[REQUIREMENTS] Would you copy out the whole listing exactly as given?

[DATA LINES]
•••

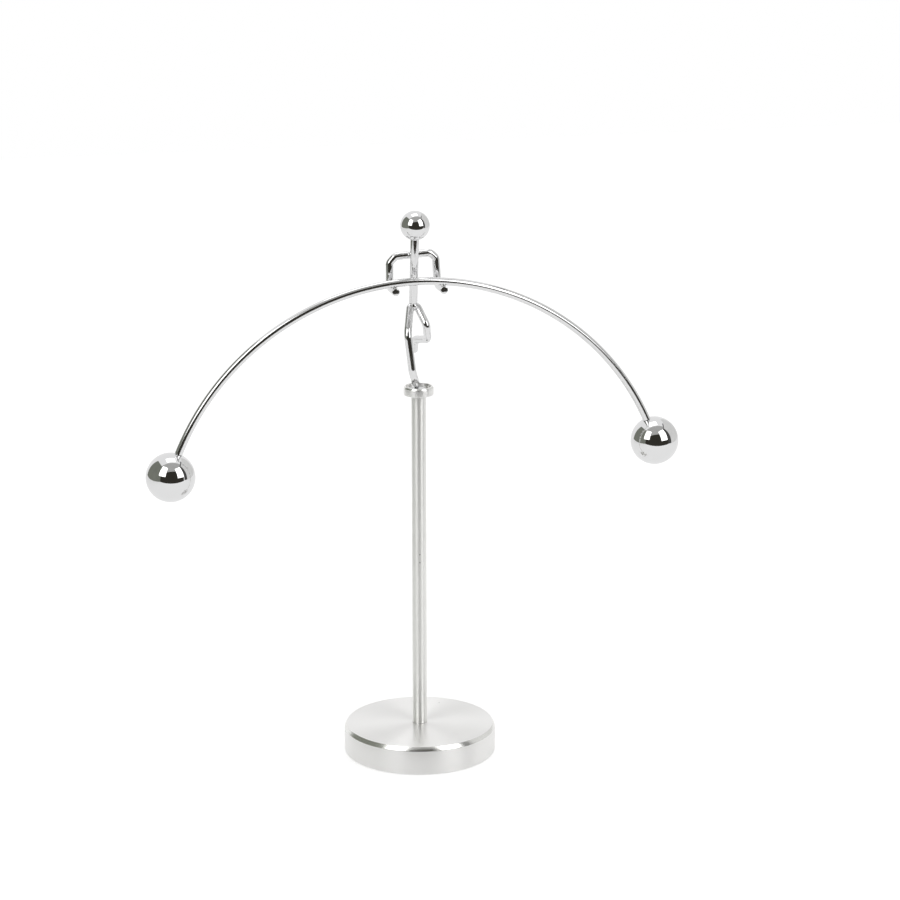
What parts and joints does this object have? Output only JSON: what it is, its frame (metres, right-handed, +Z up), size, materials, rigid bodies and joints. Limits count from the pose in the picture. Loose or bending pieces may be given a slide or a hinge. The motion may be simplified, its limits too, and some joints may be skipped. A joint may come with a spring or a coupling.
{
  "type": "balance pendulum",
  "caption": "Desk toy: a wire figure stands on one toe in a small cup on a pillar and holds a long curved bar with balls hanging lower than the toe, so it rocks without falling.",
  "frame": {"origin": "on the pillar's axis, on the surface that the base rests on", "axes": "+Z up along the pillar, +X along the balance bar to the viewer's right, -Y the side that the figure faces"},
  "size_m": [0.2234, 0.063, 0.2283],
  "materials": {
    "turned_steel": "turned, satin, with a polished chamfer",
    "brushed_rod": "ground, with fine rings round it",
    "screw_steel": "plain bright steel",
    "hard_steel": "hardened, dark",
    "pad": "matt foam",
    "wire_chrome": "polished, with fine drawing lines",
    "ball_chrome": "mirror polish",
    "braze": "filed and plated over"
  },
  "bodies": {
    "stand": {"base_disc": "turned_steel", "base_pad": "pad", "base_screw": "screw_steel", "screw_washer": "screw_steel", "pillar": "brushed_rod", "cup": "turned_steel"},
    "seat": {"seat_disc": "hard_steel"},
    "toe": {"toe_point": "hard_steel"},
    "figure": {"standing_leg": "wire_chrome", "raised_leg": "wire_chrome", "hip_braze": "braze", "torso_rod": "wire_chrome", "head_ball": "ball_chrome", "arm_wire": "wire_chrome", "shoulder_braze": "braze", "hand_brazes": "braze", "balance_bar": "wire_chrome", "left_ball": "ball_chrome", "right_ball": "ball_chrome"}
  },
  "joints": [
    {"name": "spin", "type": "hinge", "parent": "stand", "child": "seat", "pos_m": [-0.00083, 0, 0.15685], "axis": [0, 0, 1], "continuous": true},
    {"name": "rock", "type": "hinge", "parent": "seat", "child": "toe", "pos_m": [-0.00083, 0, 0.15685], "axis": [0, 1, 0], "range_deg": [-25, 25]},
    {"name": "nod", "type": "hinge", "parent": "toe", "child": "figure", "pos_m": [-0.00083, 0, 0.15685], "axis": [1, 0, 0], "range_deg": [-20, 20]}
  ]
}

•••

[EXERCISE RESPONSE]
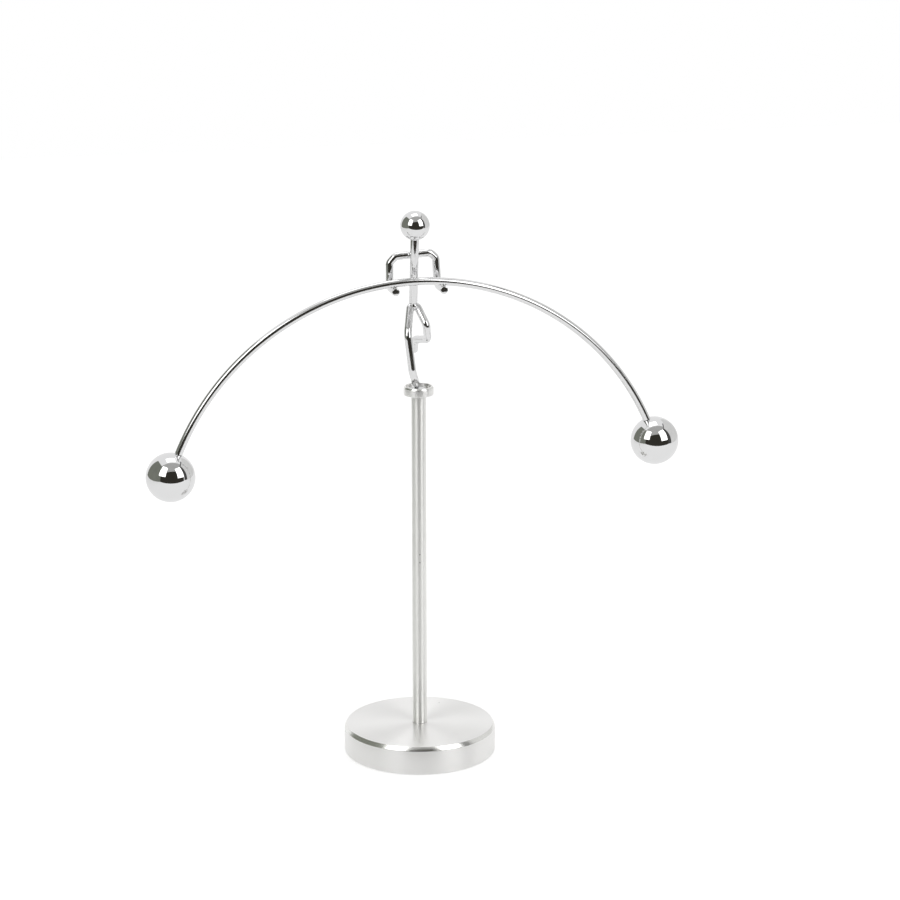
What parts and joints does this object have? Output only JSON: what it is, its frame (metres, right-handed, +Z up), size, materials, rigid bodies and joints. Limits count from the pose in the picture. Loose or bending pieces may be given a slide or a hinge. The motion may be simplified, its limits too, and some joints may be skipped. A joint may come with a spring or a coupling.
{
  "type": "balance pendulum",
  "caption": "Desk toy: a wire figure stands on one toe in a small cup on a pillar and holds a long curved bar with balls hanging lower than the toe, so it rocks without falling.",
  "frame": {"origin": "on the pillar's axis, on the surface that the base rests on", "axes": "+Z up along the pillar, +X along the balance bar to the viewer's right, -Y the side that the figure faces"},
  "size_m": [0.2234, 0.063, 0.2283],
  "materials": {
    "turned_steel": "turned, satin, with a polished chamfer",
    "brushed_rod": "ground, with fine rings round it",
    "screw_steel": "plain bright steel",
    "hard_steel": "hardened, dark",
    "pad": "matt foam",
    "wire_chrome": "polished, with fine drawing lines",
    "ball_chrome": "mirror polish",
    "braze": "filed and plated over"
  },
  "bodies": {
    "stand": {"base_disc": "turned_steel", "base_pad": "pad", "base_screw": "screw_steel", "screw_washer": "screw_steel", "pillar": "brushed_rod", "cup": "turned_steel"},
    "seat": {"seat_disc": "hard_steel"},
    "toe": {"toe_point": "hard_steel"},
    "figure": {"standing_leg": "wire_chrome", "raised_leg": "wire_chrome", "hip_braze": "braze", "torso_rod": "wire_chrome", "head_ball": "ball_chrome", "arm_wire": "wire_chrome", "shoulder_braze": "braze", "hand_brazes": "braze", "balance_bar": "wire_chrome", "left_ball": "ball_chrome", "right_ball": "ball_chrome"}
  },
  "joints": [
    {"name": "spin", "type": "hinge", "parent": "stand", "child": "seat", "pos_m": [-0.00083, 0, 0.15685], "axis": [0, 0, 1], "continuous": true},
    {"name": "rock", "type": "hinge", "parent": "seat", "child": "toe", "pos_m": [-0.00083, 0, 0.15685], "axis": [0, 1, 0], "range_deg": [-25, 25]},
    {"name": "nod", "type": "hinge", "parent": "toe", "child": "figure", "pos_m": [-0.00083, 0, 0.15685], "axis": [1, 0, 0], "range_deg": [-20, 20]}
  ]
}